To get SAMSON, sign up on SAMSON Connect (it’s free!) and download it now!
In line with our vision of a platform democratizing access to molecular modeling, SAMSON 2020 significantly improves the user experience and brings numerous, game-changing functionalities.
As easy as “ABC”
We’ve wanted to offer this in SAMSON for years, and it’s finally here: a powerful yet easy-to-use Molecular builder.
A is for “Atoms” and “Assets”
Of course, we made it possible to build using individual atoms:
You can choose which atoms you add using Quick commands…
… or using the Periodic table…
… but we’re excited to announce that SAMSON lets you build by assembling assets!
Assets can be anything: rings, fragments, radicals, whole molecules, proteins, nanoparticles, 2D materials, etc.
Just assemble them in the document to rapidly set up complex models for analysis and simulation.
The builder has several cool features to assist you: as shown above, in particular, it has options to predict fragments orientations and prevent implausible substitutions: acceptable substitutions or additions have a green overlay, while forbidden ones have a red overlay (you control in the Preferences whether you want to follow these recommendations or override them).
Whether you’re constructing with individual atoms or with assets, the builder can also adjust hydrogens for you, and merge overlapping atoms.
By pressing and holding the Shift key, you can choose which atom and bond in the asset are used to replace the atoms and bonds you click in the document:
Accordingly, the SAMSON interface has a new component, the Asset Browser, which gathers the assets included by default in SAMSON with the assets you obtain from SAMSON Connect:
B is for “Bonds”
Of course, we made it easy to edit bond orders:
C is for “Charges”
And it’s as easy to change formal charges:
You like to move it?

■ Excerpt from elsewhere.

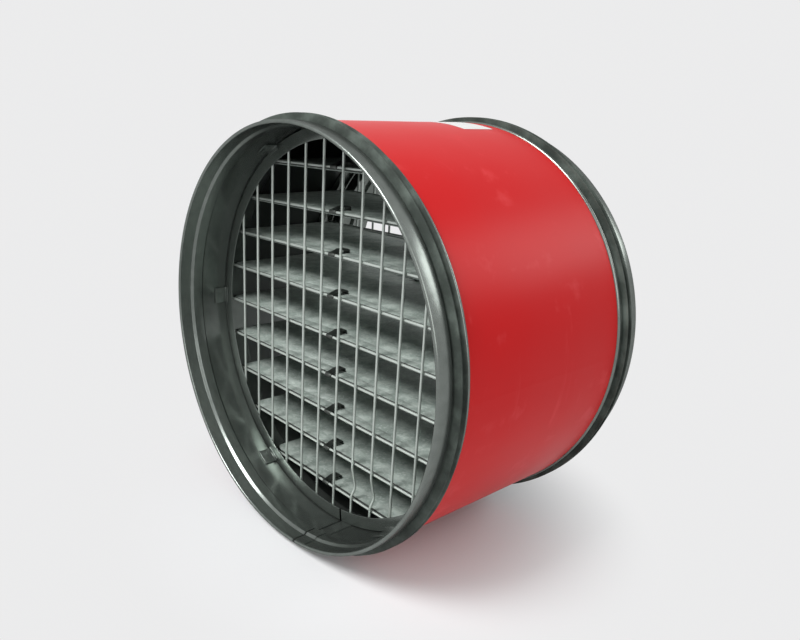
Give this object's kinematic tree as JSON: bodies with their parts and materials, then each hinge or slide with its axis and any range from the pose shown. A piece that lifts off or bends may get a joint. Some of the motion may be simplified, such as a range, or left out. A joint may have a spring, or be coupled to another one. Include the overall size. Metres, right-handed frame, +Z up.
{
  "type": "fire damper",
  "caption": "Round duct fire damper: red steel casing, galvanised spigots with rubber lip seals, wire grilles and fixed grey slats inside.",
  "frame": {"origin": "middle of the round casing, on the duct axis, halfway between the two lips", "axes": "+Y along the duct axis from the front end (the one with the bent wires) to the rear end, +X to the right seen from the front, +Z up across the slats"},
  "size_m": [0.3639, 0.238, 0.364],
  "materials": {
    "red_paint": "smooth satin paint",
    "galvanised_sheet": "bright rolled galvanised sheet",
    "wire": "galvanised wire",
    "tie_sheet": "thin galvanised strip",
    "seal_rubber": "matt moulded rubber",
    "slat_board": "dark grey coated board"
  },
  "bodies": {
    "root": {"casing": "red_paint", "front_spigot": "galvanised_sheet", "front_seam": "galvanised_sheet", "front_seal": "seal_rubber", "front_ring": "galvanised_sheet", "front_clips": "galvanised_sheet", "front_grille": "wire", "front_ties": "tie_sheet", "rear_spigot": "galvanised_sheet", "rear_seam": "galvanised_sheet", "rear_seal": "seal_rubber", "rear_ring": "galvanised_sheet", "rear_clips": "galvanised_sheet", "rear_grille": "wire", "rear_ties": "tie_sheet", "slat_1": "slat_board", "slat_2": "slat_board", "slat_3": "slat_board", "slat_4": "slat_board", "slat_5": "slat_board", "slat_6": "slat_board", "slat_7": "slat_board", "slat_8": "slat_board", "slat_9": "slat_board"}
  },
  "joints": []
}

Move it!
You now have precise control over positions and orientations of molecules using the Move editor:
You can also control the pivot of the Move editor:
The Move editor can also be used to position parts of molecules. In this case, it does its best to automatically find the best pivot and orientation:
You can also snap translations and rotations to precise values:
Of course, you can use the Move editor when performing interactive energy minimization and simulation:
And if you want to check how much things have moved, the Measure editor has been completely redesigned and makes it easy to measure distances, angles and dihedrals:
An improved user experience
Following user feedback, the menu was significantly updated to make frequent tasks easily accessible:
The Visualization menu now makes it very easy to apply traditional molecular representations, change colors, and control advanced rendering options with a few clicks:
The Biology menu gathers specific commands for selection, visualization and per-attribute colorization of biomolecules:
This menu is optional and can be hidden in the Preferences.
The Apps menu has been reorganized to show all your apps more clearly and make them more accessible. You can also use the menu to set apps as favorites and place them on the viewport overlay.

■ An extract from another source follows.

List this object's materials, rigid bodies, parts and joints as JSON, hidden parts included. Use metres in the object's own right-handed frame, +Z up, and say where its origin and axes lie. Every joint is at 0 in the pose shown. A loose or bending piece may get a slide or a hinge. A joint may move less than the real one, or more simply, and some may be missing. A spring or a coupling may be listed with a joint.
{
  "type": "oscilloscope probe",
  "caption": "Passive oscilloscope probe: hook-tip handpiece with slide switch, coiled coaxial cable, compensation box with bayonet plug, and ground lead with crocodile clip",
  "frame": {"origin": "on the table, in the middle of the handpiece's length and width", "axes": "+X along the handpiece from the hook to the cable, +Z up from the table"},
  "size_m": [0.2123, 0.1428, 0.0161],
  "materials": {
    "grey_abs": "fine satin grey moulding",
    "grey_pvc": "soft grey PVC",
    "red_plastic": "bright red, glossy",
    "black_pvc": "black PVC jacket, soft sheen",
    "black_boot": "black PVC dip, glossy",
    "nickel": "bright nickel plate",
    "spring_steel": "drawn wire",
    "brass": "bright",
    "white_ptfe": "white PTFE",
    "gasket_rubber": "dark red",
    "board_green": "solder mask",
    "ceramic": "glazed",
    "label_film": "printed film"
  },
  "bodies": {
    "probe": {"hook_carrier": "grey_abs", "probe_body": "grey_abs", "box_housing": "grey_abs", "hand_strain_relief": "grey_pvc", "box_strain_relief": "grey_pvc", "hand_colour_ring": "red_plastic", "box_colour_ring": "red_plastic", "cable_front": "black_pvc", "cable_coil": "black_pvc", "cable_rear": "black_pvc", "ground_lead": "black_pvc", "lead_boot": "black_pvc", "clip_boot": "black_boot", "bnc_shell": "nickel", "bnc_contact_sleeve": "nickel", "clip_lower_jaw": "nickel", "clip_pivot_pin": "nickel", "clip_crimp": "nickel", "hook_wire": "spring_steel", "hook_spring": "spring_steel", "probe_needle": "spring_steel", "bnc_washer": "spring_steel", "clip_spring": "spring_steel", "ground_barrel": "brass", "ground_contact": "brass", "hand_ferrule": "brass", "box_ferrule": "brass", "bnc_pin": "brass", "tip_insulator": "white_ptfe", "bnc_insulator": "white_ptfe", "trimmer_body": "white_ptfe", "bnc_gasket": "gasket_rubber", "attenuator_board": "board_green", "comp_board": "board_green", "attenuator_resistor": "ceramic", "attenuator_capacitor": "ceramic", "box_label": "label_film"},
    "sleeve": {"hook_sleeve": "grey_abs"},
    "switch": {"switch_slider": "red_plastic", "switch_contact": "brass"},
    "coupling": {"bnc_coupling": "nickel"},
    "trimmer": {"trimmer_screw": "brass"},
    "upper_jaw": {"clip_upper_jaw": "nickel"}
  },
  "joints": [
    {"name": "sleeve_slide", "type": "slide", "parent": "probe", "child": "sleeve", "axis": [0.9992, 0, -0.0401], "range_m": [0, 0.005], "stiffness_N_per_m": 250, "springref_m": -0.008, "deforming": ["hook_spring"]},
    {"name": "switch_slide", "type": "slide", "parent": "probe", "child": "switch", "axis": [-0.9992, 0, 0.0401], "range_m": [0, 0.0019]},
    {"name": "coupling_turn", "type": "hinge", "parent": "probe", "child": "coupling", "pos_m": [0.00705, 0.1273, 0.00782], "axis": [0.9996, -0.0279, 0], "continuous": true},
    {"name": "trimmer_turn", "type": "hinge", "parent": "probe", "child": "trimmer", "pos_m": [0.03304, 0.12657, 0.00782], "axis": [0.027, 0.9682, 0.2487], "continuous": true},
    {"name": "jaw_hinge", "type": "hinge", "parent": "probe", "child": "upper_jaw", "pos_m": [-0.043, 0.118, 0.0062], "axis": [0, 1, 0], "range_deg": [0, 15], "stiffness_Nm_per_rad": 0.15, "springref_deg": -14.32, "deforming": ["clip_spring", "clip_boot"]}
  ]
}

The new Editors menu is similar to the Apps menu and gathers all your editors. As with apps, you can set editors as favorites from this menu to make them accessible from the Viewport overlay (see below).
The Command Finder was improved to display icons, images, shortcuts and help:
The viewport now features overlay actions to speed up your workflow:
On the top-left part, the Selection filter lets you control what you select in the viewport. The left part shows your Favorite apps (you choose which apps you set as favorites). The bottom part controls the View. The right part shows your Favorite editors.Finally, the top-right part is dynamically updated to provide Quick access commands related to the active editor.

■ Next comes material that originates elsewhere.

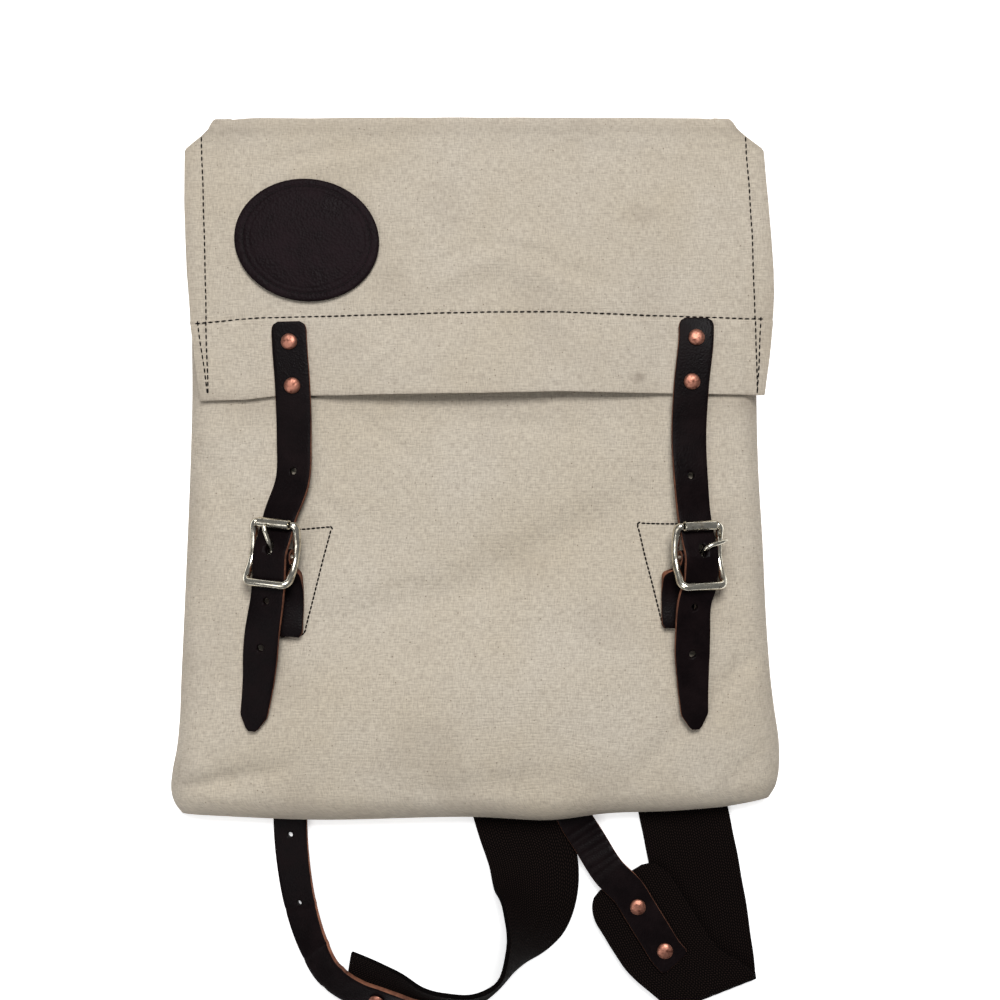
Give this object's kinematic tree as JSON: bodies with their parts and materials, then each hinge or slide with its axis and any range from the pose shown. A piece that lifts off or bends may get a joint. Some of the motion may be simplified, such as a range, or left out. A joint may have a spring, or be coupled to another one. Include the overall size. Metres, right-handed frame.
{
  "type": "canvas rucksack",
  "caption": "Soft canvas rucksack lying on its back, with a lid flap, an oval leather patch, buckled leather straps and webbing shoulder straps.",
  "frame": {"origin": "on the surface it lies on, under the middle of the bounding box", "axes": "+Y to the top of the bag, +X across it to the right as its front is seen, +Z from its back through its front"},
  "size_m": [0.3388, 0.5106, 0.05],
  "materials": {
    "canvas": "heavy natural cotton canvas",
    "leather": "smooth, dark brown, a little worn",
    "webbing": "ribbed dark brown cotton webbing",
    "nickel": "worn warm nickel plating on steel",
    "copper": "solid copper, a little dulled"
  },
  "bodies": {
    "root": {"bag_body": "canvas", "lid_flap": "canvas", "oval_patch": "leather", "closure_strap_left": "leather", "closure_rivet_left_upper": "copper", "closure_rivet_left_lower": "copper", "buckle_chape_left": "leather", "buckle_frame_left": "nickel", "buckle_roller_left": "nickel", "buckle_prong_left": "nickel", "closure_strap_right": "leather", "closure_rivet_right_upper": "copper", "closure_rivet_right_lower": "copper", "buckle_chape_right": "leather", "buckle_frame_right": "nickel", "buckle_roller_right": "nickel", "buckle_prong_right": "nickel", "shoulder_web_left": "webbing", "shoulder_billet_left": "leather", "billet_rivet_left_1": "copper", "billet_rivet_left_2": "copper", "shoulder_web_right": "webbing", "shoulder_billet_right": "leather", "billet_rivet_right_1": "copper", "billet_rivet_right_2": "copper", "yoke_patch": "leather", "yoke_rivet_1": "copper", "yoke_rivet_2": "copper", "yoke_rivet_3": "copper", "yoke_rivet_4": "copper", "lower_tab_left": "leather", "lower_buckle_left": "nickel", "lower_rivet_left": "copper", "lower_tab_right": "leather", "lower_buckle_right": "nickel", "lower_rivet_right": "copper"}
  },
  "joints": []
}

On the bottom-left part, you can use the Compass to know and set the camera orientation:
On the bottom-right part, the Scale indicates the size of the objects shown in the viewport:
Hovering nodes now displays information about them and their ascendants:
As shown above, SAMSON now has two ways to display bond orders: either through their thickness (as before) or via multiple cylinders (new version).
Some of you are doing simulations that involve continuous bond orders, so we decided to make rendering bond orders continuous as well:
Try it yourself: select a bond and change its order in the Inspector (Ctrl / Cmd + 2).
An easier learning curve
SAMSON now contains step-by-step Interactive tutorials that guide you through SAMSON’s features at your own pace.
At the moment, seven tutorials are already included (totalling dozens of steps), but more are coming, and we’ll make it possible for developers to make their own and create new learning experiences, either about their own modules or about molecular science in general.
The technology we developed for offering interactive tutorials is also used to provide Contextual tips which appear when they’re most needed.
You control in the Preferences the frequency at which these tips are displayed.
This is just an overview, and SAMSON 2020 includes even more new features and improvements, including for example:
- The Node Filter can now be used to search All nodes, Visible nodes and/or Selected nodes, and it provides examples of search strings
- The Document view is orders of magnitude faster than in the previous version
- The Node Finder has been simplified to make it easier to learn SAMSON’s Node Specification Language
- The SAMSON API has been upgraded to expose the new functionalities of this release and let developers create fantastic molecular modeling experiences that they can distribute on SAMSON Connect.